While there has been a great improvement over the last couple of years both in the number of labs and quality of lab work, this improvement is not uniform because many of them are regularly short of qualified lab technicians and supplies. Results from many samples from the regions sent to the Georgetown central lab continue to suffer from delays, the release said.

On another issue, the NAC drew attention to public assistance being made available through the Ministry of Human Services “but the system doesn’t seem well developed and has hazy criteria and is lacking in uniformity to all regions.”

“Similarly criteria for distribution of hampers are not uniform nor in place in all regions,” the NAC said.

According to the NAC, poverty, expressed as the inability to finance care and support arrangements, is the root cause of many issues referred to in the workshop, and there is no system in place for caregivers who suffer ‘burn-out’.

Interior locations

The workshop also  found that  education/awareness by peer educators and religious groups is being disseminated more in schools, religious institutions and in the community, but not sufficiently in a number of interior locations where DVDs can be used more effectively. Volunteers  are still willing to do community outreach but problems of funding prevent moving from one area to another, the release noted.
At the workshop the need for counseling in the area of partner notification was also highlighted, and a number of instances were reported in which positive partners, usually male, continued to have unprotected sex with non-positive partners.

Stigma &
discrimination

On the issue of stigma and discrimination, it was noted at the workshop that the public assistance voucher some PLWHA receive has an additional stamp to the general one presented at post offices, thereby identifying persons as PLWHA. “PLWHA themselves have drawn this to the attention of the relevant authority but this system remains unchanged to date,” the release stated.

In the meantime, compulsory testing is still required by some private entities despite the fact that the national policy discourages this practice. “A particular banking institution was named as requiring an HIV test to be done for housing loans and mortgages … Some insurance companies also have special provisions for PLWHA and some guard services require HIV testing to secure employment,” the release said.

It also noted that special hospital beds in A&E have been assigned to HIV suspected cases while it was reported also that there have been instances where lab technicians, social workers and nurses would inform relatives of results of tests before the information is given to patients, thereby infringing confidentiality rules.  Therefore, the release added, more work needs to be done in this regard in a number of workplaces, including hair dressing salons.

Meanwhile, lack of family support remains widespread across regions, extending to family members remaining at the gate and being unwilling to enter the house.

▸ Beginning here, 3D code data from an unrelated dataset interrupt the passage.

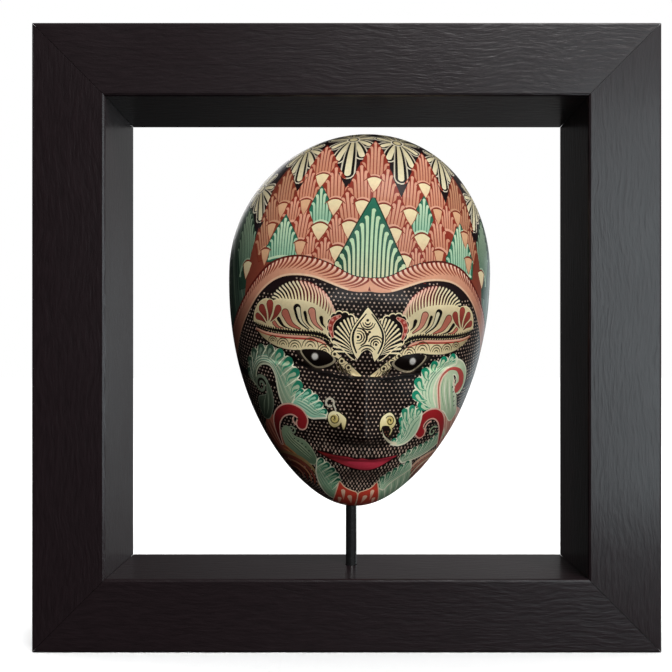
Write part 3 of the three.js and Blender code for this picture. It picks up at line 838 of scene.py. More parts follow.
def paint_right_cheek(paint):
    """The viewer's right cheek: an acanthus leaf that opens towards the eye, two red scrolls, and leaves at the jaw."""
    # salmon streaks at the jaw
    jaw = curve([(47, -70), (56, -68), (66, -72), (76, -80), (80, -92), (74, -104), (62, -100), (54, -92), (49, -82)],
                4, True)
    paint.add(jaw, "#cf9580", "#a8776a", ((50, -76), (76, -96)))
    streaks(paint, [(49, -72), (52, -80), (58, -90), (66, -100)],
            [(66, -72), (71, -80), (75, -88), (77, -96)], 11, 1.0, ("#b0604f", "#dfb9a2", "#c27f6b"))
    # the acanthus leaf that opens towards the eye, its pale body running down to the jaw
    body = curve([(31, -66), (33, -58), (37, -50), (43, -45), (50, -43.2), (56, -45), (60.2, -49.5), (61.0, -55),
                  (58.5, -59.8), (54.6, -60.2), (52.4, -57.2), (53.0, -53.4), (51.0, -50.6), (48.6, -50.6),
                  (50.0, -54), (52.4, -58.4), (55, -63), (57.4, -68), (60, -73), (55, -76), (46, -69), (38, -68)],
                 4, True)
    paint.lined(body, 0.7, "#e2e2c6", "#c5d2ad", "#9fb696", ((40, -55), (66, -70)))
    streaks(paint, [(42.4, -51), (41.6, -57), (43.4, -63), (47, -69)],
            [(49.4, -54), (51.8, -59), (54.4, -64.6), (58, -72)], 6, 0.8, ("#8fae8c", "#e4e6cf"))
    paint.spots([(50.0, -57.0), (51.4, -59.6), (52.8, -62.2), (54.0, -64.8), (55.2, -67.4)], 0.55, "#43594a")
    leaf_lobes(paint, [(32.6, -66.4), (28.4, -63.4), (26.2, -58.6), (27.6, -53.6), (31.4, -49.4), (37, -46),
                       (44, -43.6), (50, -42.6)],
               [(39, -67), (36.4, -62), (36, -56), (38.4, -51), (42, -48), (46, -46), (50, -45)],
               7, 1.8, "#c0d8b2", "#138a68", None, 3)
    hook = [(42.4, -68), (40.4, -62), (39.4, -55.6), (41.4, -50.6), (46, -47.8), (51.6, -48), (56, -51.2),
            (57, -55.4), (54.6, -57.8)]
    volute(paint, hook, [0.9, 1.0, 1.0, 1.1, 1.3, 2.0, 4.0, 5.6, 5.2], "#b34a45", "#c87866", "#ecd0b8")
    paint.stroke([(51.4, -52.6), (50.6, -55), (52, -57.6)], [0.4, 1.1, 0.7], "#ecd0b8")
    # the green strip under the red scroll, and the curled leaf beside the nostril
    leaf_lobes(paint, [(23, -94), (28, -90.5), (34, -88.6), (41, -86.4), (47, -83), (51, -80)],
               [(25, -96), (32, -95), (40, -93.4), (48, -90.4), (55, -86)], 8, 0.8, "#9fb594", "#2f6a50", None, 3)
    paint.add(ribbon(spiral((41.6, -80), 3.2, 1.1, 40, 1, 0.15), [0.9, 1.1, 0.7]), "#9aa98a")
    volute(paint, [(54, -95), (51.4, -87), (49, -79.4), (45.4, -73.4), (40.4, -70.2), (35, -70.6), (31.4, -74),
                   (31.2, -78), (33, -80)],
           [0.8, 2.4, 3.8, 4.4, 4.4, 4.6, 5.0, 4.8], "#a52429", "#8f2a2a")
    paint.stroke([(36.6, -79.4), (35.2, -77.6), (35.8, -75.2), (38, -73.8)], [0.4, 1.0, 0.8], PINK)
    leaf_lobes(paint, [(15.4, -84.6), (19.6, -82.2), (21, -77.6), (20, -73), (20.2, -69.6), (23, -67), (27, -67.6),
                       (30.4, -69.6)],
               [(20, -85.4), (24.4, -84.2), (28.4, -80.6), (30, -76.6), (30.4, -73), (30.4, -71.4)],
               7, 0.6, "#b3cfab", "#2c8a6a", None, 3)
    paint.stroke([(19, -85), (14.5, -83.6), (10.6, -80.4), (9, -76.6)], [1.5, 1.2, 0.5], "#e6dcbc")
    # the jaw scroll and the big pale leaf beside the chin
    scroll_rings(paint, (46.5, -111), 0.92, 195, -15, (
        (17, "#e2b296", 2.4), (13.8, "#c07a62", 2.4), (11.0, "#e8c8aa", 2.0),
        (8.4, "#a85a4a", 2.4), (5.6, "#d6a086", 1.8), (3.2, "#5f2a22", 2.2)))
    tail = curve([(14, -112), (18, -106), (25, -101.4), (31, -99), (35, -108), (36, -120), (28, -134), (18, -132),
                  (15, -122)], 4, True)
    paint.add(tail, "#adc6a3", "#7d9a7b", ((24, -106), (28, -132)))
    streaks(paint, [(15.5, -112), (16.4, -118), (18, -124), (20, -131)],
            [(31, -102), (33, -110), (33, -118), (31, -128)], 9, 0.8, ("#7fa284", "#dde3c8"))
    leaf_lobes(paint, [(12.4, -111.6), (13.6, -107.2), (17.4, -103.4), (22.4, -100.6), (31, -96.8)],
               [(17, -115), (20, -110.6), (24.4, -107), (29, -104.4), (33, -102)],
               6, 1.0, "#a9c9a4", "#226a4e", None, 3)


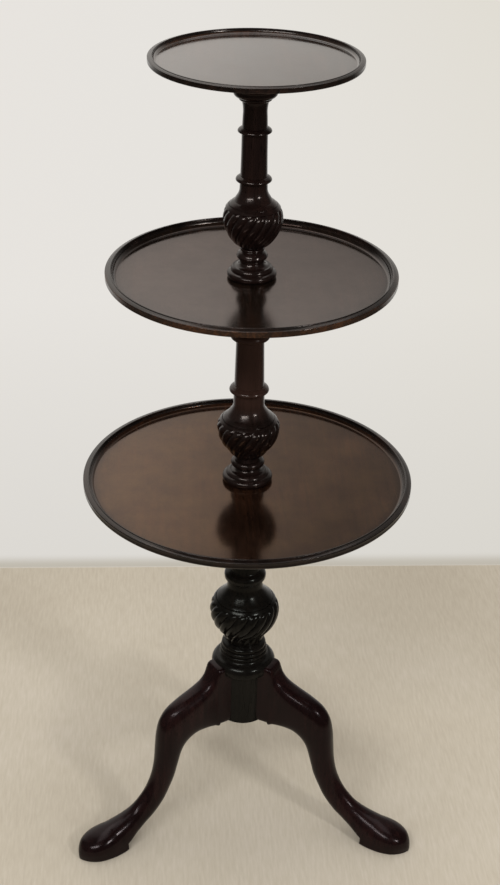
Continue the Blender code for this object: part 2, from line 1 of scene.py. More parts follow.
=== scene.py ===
"""Looks of a three-tier dumbwaiter table in polished mahogany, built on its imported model.

The file follows the table as it is put together: the pillar that the legs join, the legs and
their plate, then tray by tray upwards, and last the floor, the light and the camera.
"""
import math

import bmesh
import bpy
import numpy as np
from mathutils import Matrix, Vector


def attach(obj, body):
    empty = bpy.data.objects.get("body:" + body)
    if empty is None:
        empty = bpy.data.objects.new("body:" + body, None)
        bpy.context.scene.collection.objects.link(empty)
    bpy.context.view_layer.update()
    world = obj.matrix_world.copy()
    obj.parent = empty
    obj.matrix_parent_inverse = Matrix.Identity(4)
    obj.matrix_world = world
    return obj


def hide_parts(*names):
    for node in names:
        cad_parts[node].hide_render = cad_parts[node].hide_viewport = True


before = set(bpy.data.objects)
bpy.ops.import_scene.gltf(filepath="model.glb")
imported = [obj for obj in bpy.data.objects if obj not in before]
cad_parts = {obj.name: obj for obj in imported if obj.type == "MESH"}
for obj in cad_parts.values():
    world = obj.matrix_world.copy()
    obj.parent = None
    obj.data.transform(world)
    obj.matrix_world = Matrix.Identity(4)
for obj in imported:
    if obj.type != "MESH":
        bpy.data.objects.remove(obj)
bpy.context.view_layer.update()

# Base pillar: one turned piece of mahogany whose hub takes the legs. A torus and rings lead to an
# urn with eighteen lobes that wind round it, carved by hand after turning, and a plain shaft under
# the cap that carries the lowest tray. The frame's origin isn't on the pillar's axis.
millimetre = 0.001
axis_setback = 27 * millimetre
axis = Vector((0, -axis_setback, 0))
# Points of a piece this close together are one, and so are those of two slices a hair apart
weld = 0.001 * millimetre
hair = 0.01 * millimetre
# Degrees between two faces from which their edge stays sharp
turned_corner = 32
arc_steps = 8
# Lobes: depth as a share of the radius, turn on the way up, share of the way over which they
# deepen, power that rounds their crowns, and in millimetres the plain strip above them and the
# length over which they round off below it
lobes = 18
lobe_facets = 8
lobe_depth_share = 0.065
lobe_turn = math.radians(60)
lobe_start = 0.3
lobe_crown = 0.6
lobe_strip = 0.6
lobe_end = 7.5
lobe_rows = 18
lobe_end_rows = 10
# Mouldings from bottom to top in millimetres: name, radius, height and bulge of the arc that leads
# to the point
base_outline = (
    ("end", 0.0, 158.0, 0),
    ("hub", 36.0, 158.0, 0),
    ("hub", 36.0, 240.2, 0),
    ("torus", 42.6, 241.2, 0),
    ("torus", 44.6, 243.2, 0.20),
    ("torus", 40.6, 256.6, 0.16),
    ("step", 36.4, 258.4, 0.10),
    ("cove", 31.6, 263.4, -0.15),
    ("ring", 32.6, 263.8, 0),
    ("ring", 32.0, 268.4, 0.30),
    ("quirk", 30.8, 268.8, 0),
    ("ring", 31.6, 269.2, 0),
    ("ring", 30.6, 274.6, 0.28),
    ("quirk", 29.4, 275.0, 0),
    ("ring", 30.2, 275.4, 0),
    ("ring", 28.0, 282.4, 0.28),
    ("neck", 25.0, 284.0, 0),
    ("bowl", 33.0, 301.9, 0.02),
    ("bowl", 48.0, 328.0, 0.08),
    ("bowl", 43.9, 351.6, 0.10),
    ("band", 40.8, 355.2, 0.02),
    ("quirk", 39.6, 355.0, 0),
    ("quirk", 39.4, 356.4, 0),
    ("shoulder", 34.6, 361.0, 0.02),
    ("shoulder", 29.2, 367.4, 0),
    ("cove", 24.5, 379.0, -0.08),
    ("neck", 24.0, 384.4, 0),
    ("astragal", 25.0, 384.8, 0),
    ("astragal", 25.2, 388.2, 0.30),
    ("bead", 26.8, 388.6, 0),
    ("bead", 28.6, 391.8, 0.20),
    ("bead", 22.9, 402.2, 0.22),
    ("shaft", 21.0, 405.0, -0.10),
    ("shaft", 20.6, 460.1, 0),
    ("bead", 20.6, 471.5, 0.60),
    ("neck", 20.2, 482.0, 0),
    ("flare", 22.0, 499.9, -0.05),
    ("ring", 26.0, 504.4, 0.30),
    ("ring", 34.0, 512.6, 0.25),
    ("cove", 41.0, 518.9, -0.20),
    ("cap", 46.0, 520.9, 0),
    ("cap", 46.0, 524.0, 0),
    ("end", 0.0, 524.0, 0),
)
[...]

Many PLWHA continue to keep their status to themselves rather than risk divulging and being condemned and blamed.

Instances across regions were reported of health workers’ reluctance to perform tasks in the lab and for PLWHA in-patients who were often isolated. “Breaches of confidentiality and separation from other patients is common practice in some regions among doctors and nurses, and also in Amerindian areas,” the release said further.

The workshop also determined that “religion continues to be a primary driver of stigma, particularly in the Christian and Muslim faiths. Condemnation of infected persons is still rife as some religious leaders ask to see test results and then use the occasion to ‘pray over’ and preach condemnation, quoting religious texts on fornication, and Sodom & Gomorrah.”

Participants agreed on the usefulness of the information-sharing which had taken place and the need for such regular assessments. They also acknowledged their responsibility as change agents and advocates in securing more effective HIV delivery, the release said.